You see, when you have struggled in some way and Jesus helped you have victory, then the next time you face a struggle, you have developed some spiritual muscles that will give you the strength you need. Each time that happens, you get stronger. The strength is in many ways a stronger faith in Christ. You know that he saw you through before and you have the assurance, what the Bible calls hope, that He will see you through again. He won’t do all the work, just like as fourth graders we couldn’t do the work for the baby chicks. But Jesus will be with you in ways that give you the encouragement and strength that you need.

If he did everything for us in such a way as to remove any and all obstacles from our lives, removing all hardship, then we would never mature. We would never grow up and be spiritually strong. You see this in the way some parents work overtime to make sure that their children never experience any struggles in life. It is well meaning but in the long run it produces adults who are unable to handle hardship when it comes. And it will come. It is hard to watch them struggle, but it will be harder to watch them act like a twelve year old when they are thirty or even older. Colleges have a term for such parents. They call them Helicopter Parents because the are always hovering around their 20 year old to the point of making excuses for them to their professors. I would have been embarrassed beyond belief I my parents had done that. And I would never have matured to any degree.

We don’t like hardship or struggle and that is understandable. However we can not avoid it and God will not remove it from our lives. So we need to embrace the upside of it like Paul suggests and ask how the struggles of life can make us more like Jesus, more joyful, more hopeful, stronger, pressing ahead for the glory of God.

8 thoughts on “Suffering has it’s Up Side

  1. Lynn S Snell

    so true dan- we have been lulled to sleep in this society- being taught that GOD blesses HIS children for wealth and health and all the rest. But it is my GOD- who supplies all my needs according to HIS riches in glory – gie me those riches that I might not sin against thee! And oh…. by the way….. due to the fact that I loathe pain and suffering…. it makes it that much easier to cry out …. Maranatha!!!!!! 🙂

  2. Dan Lacich

    I wonder what Paul thought about the “health and wealth” preachers when he was in prison, or shipwrecked, or beaten within an inch of his life. Of course then there is Jesus who had to borrow everything, a place to be born, lay his head, a boat to preach from, a donkey to ride, a room for his last meal, and a grave to be buried in.

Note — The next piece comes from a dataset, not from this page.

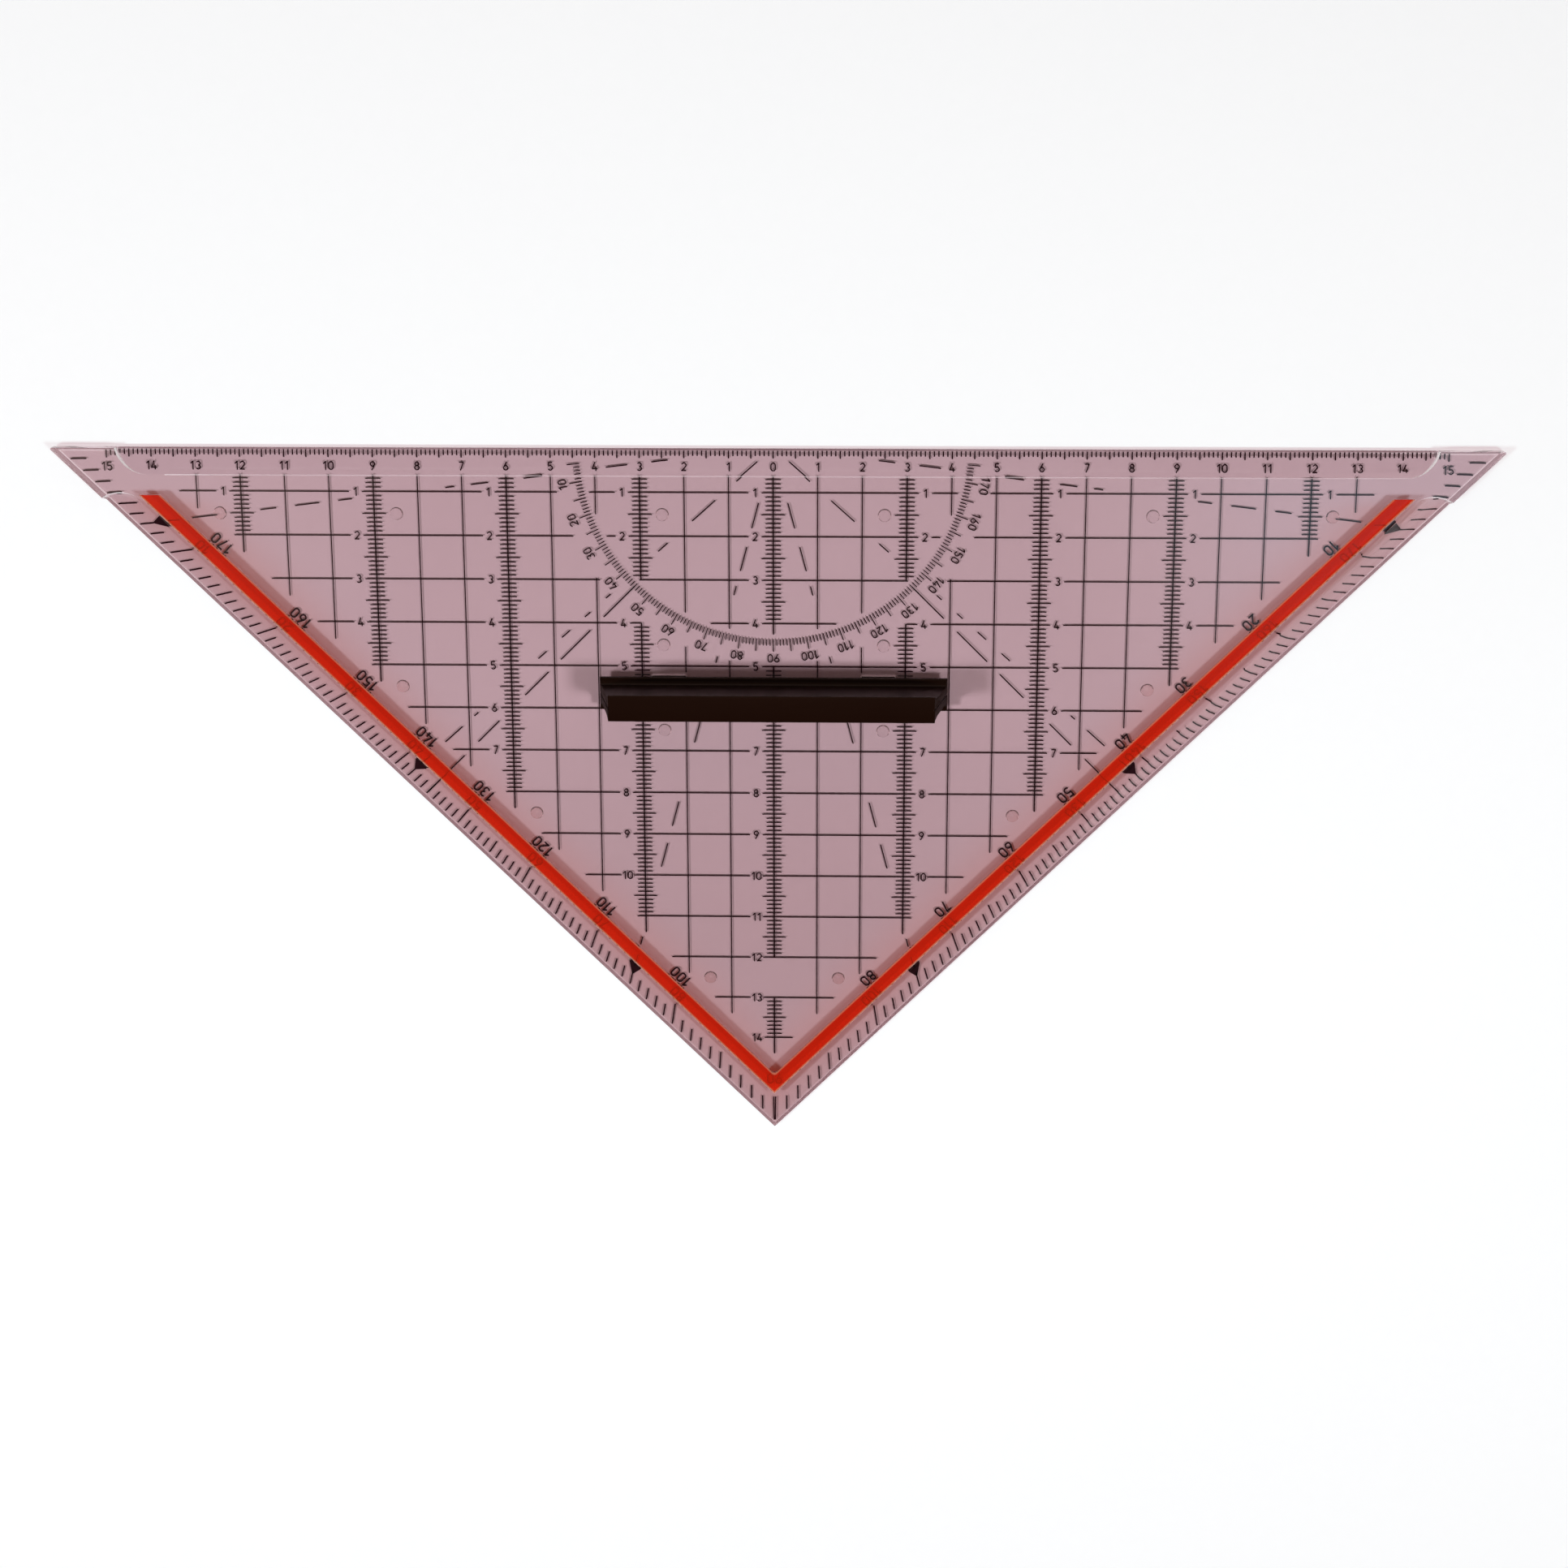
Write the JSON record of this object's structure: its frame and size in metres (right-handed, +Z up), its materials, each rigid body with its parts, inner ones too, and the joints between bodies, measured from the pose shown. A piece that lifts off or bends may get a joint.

Hmm, sounds like another blog post subject.

  3. Great blog! Suffering is never easy nor desired, but it is in those times that our faith is challenged. Our faith is strengthened because we must rely on God and God alone.

    I thoroughly enjoyed your blog. Great thoughts. If you have a chance peruse mine.

  4. Great post. It’s so hard to know what to do with pain when it comes when we spend our lives trying so desperately to avoid it (to no avail.)

  5. I’ve also noticed that to leave off various spiritual disciplines causes a bit of spiritual atrophy of muscles previously strengthened through struggle. We just can’t live as though we have made it to heaven… until we get there!

  6. Lynn S Snell

    One more thought here……. (sorry) 1 Corinth 7:10 says” for the pain accomplished by GOD brings repentance to salvation…. it does not bring regret…… but the pain of the world brings death.”
    Who experienced greater pain than the MASTER?
    We are taught in the world that “handling” pain is not really dealing with it at all. As a teacher of mine said- the world way of handling pain is to embrace it and love it….. until death becomes the lover of a dying soul.
    But in GODS ecomony- we know pain leads repentance and that pain is placed on the MESSIAH’s shoulders as we watch our SAVIOR bleed, die under its weight , then be buried and raised from the dead…..NO WHERE TO BE FOUND!!!!! HAllELUYAH!

  7. Yes, yes, and yes God definitely gets our attention with trials and difficulties. I would like to suggest that when we are in the middle of a bad patch that He is calling us to a deeper walk. If we give up our fears and feelings, and give them to Him, He will take us on into the mystery of knowing Him intimately. We have to let go of any incumbrances. He will not take them away, if we do not release them, that is the free will part of the walk.
    I rarely hear christians speak of the power of hard times to turn a non-believer into someone who seeks the Lord. I think that a lot of the suffering I have seen in the general public is a definite call by the Lord to put away our cultural pridefulness and to seek Him.